As for the early stop, that’s OK for your data, I wouldn’t expect miracles with more epochs, but you can change them with parameters if you want to.

My last post is about Common Voice English with the provided language model. Something must be wrong with my setup.

I haven’t run that, but I would guess you get down to about WER 0.15 in about 15 epochs without early stop.

I would suggest you start over with an empty setup, usually I find something that I shouldn’t have done :slight_smile: What parameters did you call DeepSpeech with for that result?

./DeepSpeech.py \
    --alphabet_config_path "$ASRH/res/alphabet.txt" \
    --checkpoint_dir "$ASRH/temp/checkpoints" \
    --checkpoint_secs 900 \
    --dev_batch_size 80 \
    --dev_files "$ASRH/dev.csv" \
    --export_dir "$ASRH/model" \
    --lm_binary_path "$ASRH/data/lm/lm.binary" \
    --lm_trie_path "$ASRH/data/lm/trie" \
    --max_to_keep 3 \
    --summary_dir "$ASRH/temp/summaries" \
    --test_batch_size 80 \
    --test_files "$ASRH/test.csv" \
    --train_batch_size 100 \
    --train_files "$ASRH/train.csv"

You give no cudnn, learning rate nor dropout.
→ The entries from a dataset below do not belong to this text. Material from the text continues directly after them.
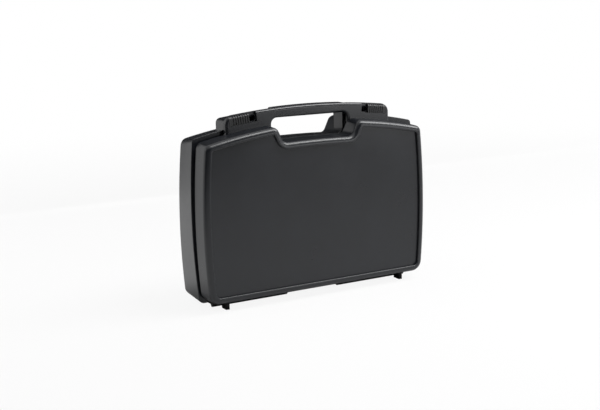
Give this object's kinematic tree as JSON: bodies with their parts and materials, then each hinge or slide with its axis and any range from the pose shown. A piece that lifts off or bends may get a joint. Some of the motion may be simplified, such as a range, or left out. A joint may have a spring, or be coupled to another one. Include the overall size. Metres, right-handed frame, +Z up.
{
  "type": "carrying case",
  "caption": "Flat moulded plastic carrying case with a hinged lid, a handle moulded on the lid, sliding latches, feet, and cut foam inside.",
  "frame": {"origin": "on the standing plane, below the middle of the closed case's bounding box", "axes": "+X to the right along the case's width, +Y to the rear, from the lid's front to the base's back, +Z up"},
  "size_m": [0.4078, 0.1, 0.3035],
  "materials": {
    "shell_black": "satin",
    "latch_black": "satin",
    "hinge_black": "matte",
    "rubber_black": "matte",
    "pin_steel": "drawn",
    "foam_dark_grey": "open-cell foam"
  },
  "bodies": {
    "base": {"base_shell": "shell_black", "foam_insert": "foam_dark_grey", "base_pad": "foam_dark_grey", "rear_foot_right": "rubber_black", "rear_foot_left": "rubber_black", "base_hinge_leaf_right": "hinge_black", "base_hinge_leaf_left": "hinge_black", "hinge_pin_right": "pin_steel", "hinge_pin_left": "pin_steel"},
    "lid": {"lid_shell": "shell_black", "lid_foam": "foam_dark_grey", "front_foot_right": "rubber_black", "front_foot_left": "rubber_black", "lid_hinge_leaf_right": "hinge_black", "lid_hinge_leaf_left": "hinge_black"},
    "latch_right": {"latch_button_right": "latch_black", "latch_bolt_right": "latch_black"},
    "latch_left": {"latch_button_left": "latch_black", "latch_bolt_left": "latch_black"}
  },
  "joints": [
    {"name": "lid_hinge", "type": "hinge", "parent": "base", "child": "lid", "pos_m": [0, -0.014, 0.006], "axis": [1, 0, 0], "range_deg": [0, 100]},
    {"name": "latch_right_slide", "type": "slide", "parent": "lid", "child": "latch_right", "axis": [-0.9941, 0, 0.1087], "range_m": [0, 0.0125]},
    {"name": "latch_left_slide", "type": "slide", "parent": "lid", "child": "latch_left", "axis": [0.9941, 0, 0.1087], "range_m": [0, 0.0125]}
  ]
}
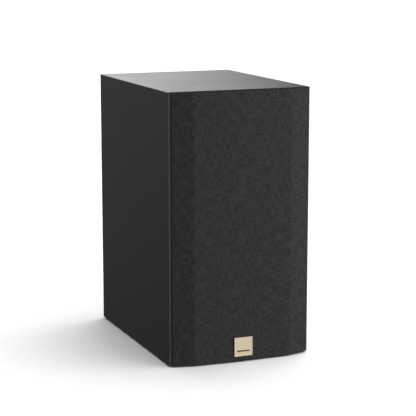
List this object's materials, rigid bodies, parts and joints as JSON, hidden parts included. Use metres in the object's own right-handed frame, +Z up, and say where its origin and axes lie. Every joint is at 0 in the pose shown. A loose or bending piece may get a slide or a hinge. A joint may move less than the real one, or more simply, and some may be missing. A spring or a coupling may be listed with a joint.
{
  "type": "bookshelf speaker",
  "caption": "Upright two-way bookshelf speaker: black box cabinet, bowed dark cloth grille with a small badge, rear port and screw terminals.",
  "frame": {"origin": "on the shelf, under the middle of the whole object's box", "axes": "+Z up; -Y towards the listener, out of the grille; +X to the right as the listener sees the front"},
  "size_m": [0.195, 0.297, 0.3515],
  "materials": {
    "baffle_lacquer": "satin black foil on fibreboard",
    "cabinet_wrap": "satin black foil on fibreboard",
    "rear_wrap": "matt black foil on fibreboard",
    "raw_fibreboard": "bare fibreboard",
    "wadding": "soft polyester wadding",
    "foot_rubber": "matt",
    "port_plastic": "fine moulded grain",
    "basket_enamel": "powder coat",
    "gasket_foam": "closed-cell foam",
    "trim_plastic": "fine moulded grain",
    "black_screw": "black oxide",
    "motor_steel": "turned, zinc plated",
    "ferrite": "ground ferrite",
    "cone_fibre": "pressed fibre, black",
    "former_film": "amber film",
    "copper_wire": "enamelled copper",
    "surround_rubber": "soft satin",
    "spider_cloth": "resin-treated cotton",
    "dome_silk": "coated silk",
    "chamber_plastic": "moulded",
    "tinned_brass": "tinned",
    "gilt_brass": "gilt, polished",
    "red_plastic": "clear-coated",
    "black_plastic": "clear-coated",
    "circuit_board": "green solder mask",
    "fixing_zinc": "zinc plated",
    "capacitor_film": "yellow film wrap",
    "resistor_cement": "white cement",
    "red_insulation": "soft sleeve",
    "black_insulation": "soft sleeve",
    "grille_plastic": "moulded",
    "grille_cloth": "dark grey melange weave",
    "badge_metal": "champagne, brushed"
  },
  "bodies": {
    "cabinet": {"baffle": "baffle_lacquer", "side_panel_left": "cabinet_wrap", "side_panel_right": "cabinet_wrap", "top_panel": "cabinet_wrap", "bottom_panel": "cabinet_wrap", "rear_panel": "rear_wrap", "shelf_brace": "raw_fibreboard", "damping_pads": "wadding", "rubber_feet": "foot_rubber", "grille_sockets": "foot_rubber", "port_tube": "port_plastic", "woofer_basket": "basket_enamel", "woofer_mounting_gasket": "gasket_foam", "tweeter_gasket": "gasket_foam", "terminal_gasket": "gasket_foam", "woofer_trim_ring": "trim_plastic", "tweeter_faceplate": "trim_plastic", "terminal_cup": "trim_plastic", "woofer_screws": "black_screw", "tweeter_screws": "black_screw", "terminal_screws": "black_screw", "woofer_top_plate": "motor_steel", "woofer_yoke": "motor_steel", "tweeter_top_plate": "motor_steel", "tweeter_yoke": "motor_steel", "woofer_magnet": "ferrite", "tweeter_magnet": "ferrite", "woofer_inductor_core": "ferrite", "woofer_inductor_winding": "copper_wire", "tweeter_inductor": "copper_wire", "tweeter_rear_chamber": "chamber_plastic", "driver_terminals": "tinned_brass", "post_nuts": "tinned_brass", "post_positive": "gilt_brass", "post_negative": "gilt_brass", "collar_positive": "red_plastic", "collar_negative": "black_plastic", "crossover_board": "circuit_board", "crossover_fixings": "fixing_zinc", "capacitors": "capacitor_film", "resistors": "resistor_cement", "wiring_positive": "red_insulation", "wiring_negative": "black_insulation"},
    "grille": {"grille_frame": "grille_plastic", "grille_cloth": "grille_cloth", "badge": "badge_metal"},
    "woofer_moving": {"woofer_cone": "cone_fibre", "woofer_dust_cap": "cone_fibre", "woofer_coil_former": "former_film", "woofer_voice_coil": "copper_wire", "woofer_surround": "surround_rubber", "woofer_spider": "spider_cloth", "woofer_tinsel_leads": "copper_wire"},
    "tweeter_moving": {"tweeter_dome": "dome_silk", "tweeter_surround": "surround_rubber", "tweeter_voice_coil": "copper_wire"},
    "washer_positive_body": {"clamp_washer_positive": "gilt_brass"},
    "washer_negative_body": {"clamp_washer_negative": "gilt_brass"},
    "knob_positive_body": {"knob_positive": "red_plastic"},
    "knob_negative_body": {"knob_negative": "black_plastic"}
  },
  "joints": [
    {"name": "grille_pull", "type": "slide", "parent": "cabinet", "child": "grille", "axis": [0, -1, 0], "range_m": [0, 0.12]},
    {"name": "woofer_excursion", "type": "slide", "parent": "cabinet", "child": "woofer_moving", "axis": [0, -1, 0], "range_m": [-0.005, 0.005], "stiffness_N_per_m": 1000, "deforming": ["woofer_surround", "woofer_spider", "woofer_tinsel_leads"]},
    {"name": "tweeter_excursion", "type": "slide", "parent": "cabinet", "child": "tweeter_moving", "axis": [0, -1, 0], "range_m": [-0.0003, 0.0003], "stiffness_N_per_m": 500, "deforming": ["tweeter_surround"]},
    {"name": "washer_positive_slide", "type": "slide", "parent": "cabinet", "child": "washer_positive_body", "axis": [0, 1, 0], "range_m": [0, 0.005]},
    {"name": "knob_positive_turn", "type": "hinge", "parent": "washer_positive_body", "child": "knob_positive_body", "pos_m": [0.019, 0.1345, 0.0855], "axis": [0, 1, 0], "range_deg": [0, 1800]},
    {"name": "washer_negative_slide", "type": "slide", "parent": "cabinet", "child": "washer_negative_body", "axis": [0, 1, 0], "range_m": [0, 0.005]},
    {"name": "knob_negative_turn", "type": "hinge", "parent": "washer_negative_body", "child": "knob_negative_body", "pos_m": [-0.019, 0.1345, 0.0855], "axis": [0, 1, 0], "range_deg": [0, 1800]}
  ],
  "couplings": [
    {"joint": "knob_positive_turn", "follows": "washer_positive_slide", "rad_per_m": 6283.2},
    {"joint": "knob_negative_turn", "follows": "washer_negative_slide", "rad_per_m": 6283.2}
  ]
}
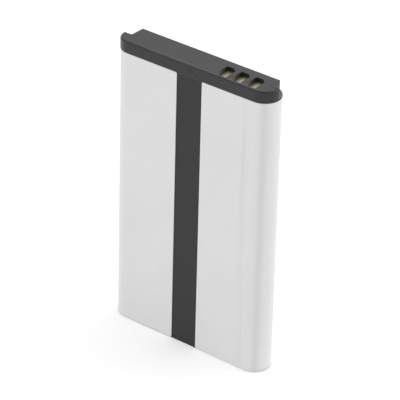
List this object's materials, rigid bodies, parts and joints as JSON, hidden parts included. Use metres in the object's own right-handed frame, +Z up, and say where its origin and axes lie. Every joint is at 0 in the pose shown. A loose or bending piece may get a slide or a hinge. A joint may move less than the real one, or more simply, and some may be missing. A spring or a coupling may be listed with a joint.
{
  "type": "gps device battery",
  "caption": "Flat rechargeable battery pack with rounded ends, a light film wrap, and a dark moulded cap with gilt contacts in windows and latch notches at its rear corners.",
  "frame": {"origin": "middle of the flat on the lower end that the pack stands on", "axes": "+Z up along the pack's height to the contact end, +X across its width to the right with the contacts, +Y from the front with the dark strip to the back"},
  "size_m": [0.0346, 0.0064, 0.0573],
  "materials": {
    "cap_plastic": "fine spark-eroded texture, dark grey",
    "label_film": "satin light grey film",
    "sleeve_film": "satin dark grey film",
    "can_metal": "drawn, dull",
    "gasket_plastic": "natural",
    "rivet_metal": "pressed",
    "insulator_paper": "pressed fibre paper",
    "nickel": "rolled nickel strip",
    "cutout_film": "amber film wrap",
    "board_laminate": "solder mask over glass laminate",
    "gilt": "gilt flash",
    "package_resin": "moulded resin",
    "thermistor_body": "dull",
    "resistor_body": "glazed film on ceramic",
    "capacitor_body": "dull",
    "adhesive_tape": "transfer adhesive"
  },
  "bodies": {
    "root": {"top_cap": "cap_plastic", "bottom_cap": "cap_plastic", "label_wrap": "label_film", "insulating_sleeve": "sleeve_film", "cell": "can_metal", "terminal_gasket": "gasket_plastic", "terminal_rivet": "rivet_metal", "fill_plug": "rivet_metal", "lid_insulator": "insulator_paper", "positive_plate": "nickel", "positive_tab": "nickel", "negative_tab": "nickel", "thermal_cutout": "cutout_film", "circuit_board": "board_laminate", "contact_plus": "gilt", "contact_middle": "gilt", "contact_minus": "gilt", "protection_chip": "package_resin", "switch_transistor": "package_resin", "thermistor": "thermistor_body", "resistors": "resistor_body", "capacitors": "capacitor_body", "bottom_tape": "adhesive_tape"}
  },
  "joints": []
}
I would take a much higher dropout like 0.25 and results should improve dramatically, standard learning rate should be fine, cudnn will speed up things.

What do you mean I give no CuDNN? I have configured CuDNN usage via environment variables. Do I have to specify some DeepSpeech options for proper CUDA use?

I think it is use_cudnn_rnn if I remember correctly, but that’s mainly for speed, not WER.

I was giving no such options and GPUs were clearly used, judging 1) from speed and 2) from the fact that the number of steps halved when I used two GPUs instead of 1. Now that I tried with the --use-cudnn_rnn option, I get an error No OpKernel was registered to support Op 'CudnnRNNCanonicalToParams'. Is this something I should dig into or is it fine to just continue without the option?

The dropout should give you much better results. You might even try values like 0.4 in a later run, depending on the dataset.

@lissyx should know whether --use-cudnn_rnn would give you much better results if you are already on GPU support. I haven’t trained without it for some time.